The whole summer and start to this season has been shambolic. Fans backed the club snapping up over 18,000 season tickets. We should now ask what has really happened behind the scenes and what is the actual plan?

The bookies’ favourite, of course, is former boss and Miracle Man David Wagner. He’s conveniently out of work (sacked) and he popped up at the West Brom game as a guest of the club at the end of August.

If I was Danny Schofield the last ‘special guest’ I’d want to see making a hero’s return is the club’s most successful modern-day manager. Who just happens to be looking for his next job…

Personally, I’d love nothing more than for Wagner to return, however I’d always caution that you should never go back. A back-to-the-future move for Wagner is fraught with risk. If he fails, he’ll never get ‘special guest’ status again.

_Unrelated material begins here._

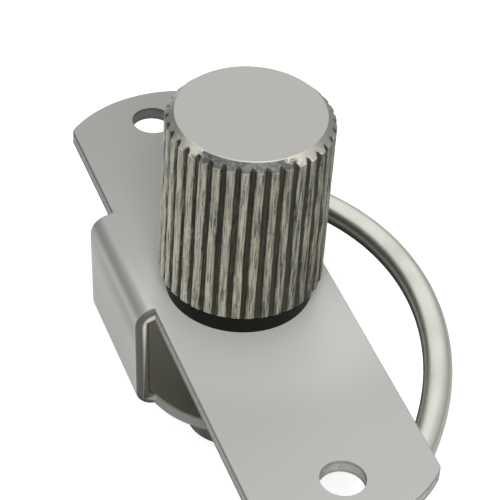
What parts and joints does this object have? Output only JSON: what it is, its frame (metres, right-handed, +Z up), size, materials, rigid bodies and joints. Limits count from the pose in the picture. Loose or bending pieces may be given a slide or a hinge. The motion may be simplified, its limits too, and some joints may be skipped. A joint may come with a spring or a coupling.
{
  "type": "spring-loaded panel latch",
  "caption": "spring-loaded panel latch: folded steel mounting plate, knurled pull knob on a sprung pin, and a wire pull bail behind",
  "frame": {"origin": "on the pin's axis, in the plate's top face, which rests against the back of the panel", "axes": "+Z up the pin's axis out of the panel's front, +X along the plate toward its longer end, -Y toward the folded wall"},
  "size_m": [0.0807, 0.0396, 0.0496],
  "materials": {
    "satin_sheet": "satin",
    "knurled_steel": "worn satin",
    "turned_steel": "satin",
    "polished_wire": "half polished",
    "spring_wire": "satin",
    "black_plastic": "satin"
  },
  "bodies": {
    "bracket": {"mounting_bracket": "satin_sheet", "guide_bush": "black_plastic", "spring_seat": "satin_sheet", "plunger_spring": "spring_wire"},
    "plunger": {"plunger": "turned_steel", "knob": "knurled_steel"},
    "bail": {"pull_bail": "polished_wire"}
  },
  "joints": [
    {"name": "plunger_lift", "type": "slide", "parent": "bracket", "child": "plunger", "axis": [0, 0, 1], "range_m": [0, 0.005], "stiffness_N_per_m": 2500, "springref_m": -0.004, "deforming": ["plunger_spring"]},
    {"name": "bail_swing", "type": "hinge", "parent": "plunger", "child": "bail", "pos_m": [0, 0, -0.01205], "axis": [1, 0, 0], "range_deg": [-208, 0.5]}
  ]
}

On the plus side Wagner would instantly get the fans up and rejuvenate us. This time he’ll want to have more of a say on transfers and that isn’t something Hoyle and Bromby want to happen. That level of control also rules out the likes of Neil Warnock, Dyche and Alex Neil, imo. Warnock, incidentally, brings his ‘an evening with’ show to Huddersfield Town Hall next Friday. Should be fun!

An interesting name in the frame is Duncan Ferguson. The fiery Scott has now left his beloved Everton to look for a new challenge.

I believe he could come here and do well. He’s a passionate manager who would give his all. Yes, the football wouldn’t be pretty but it’s not pretty football we need, it’s results.

We are sat second bottom of the Championship on four points and currently five adrift of safety. This next appointment could decide the club’s future for years to come.

Hoyle once said he wouldn’t let us sleepwalk into relegation. Well, he’s had the alarm call and fired Schofield. Now he has to put a new plan in place that will give us a fighting chance.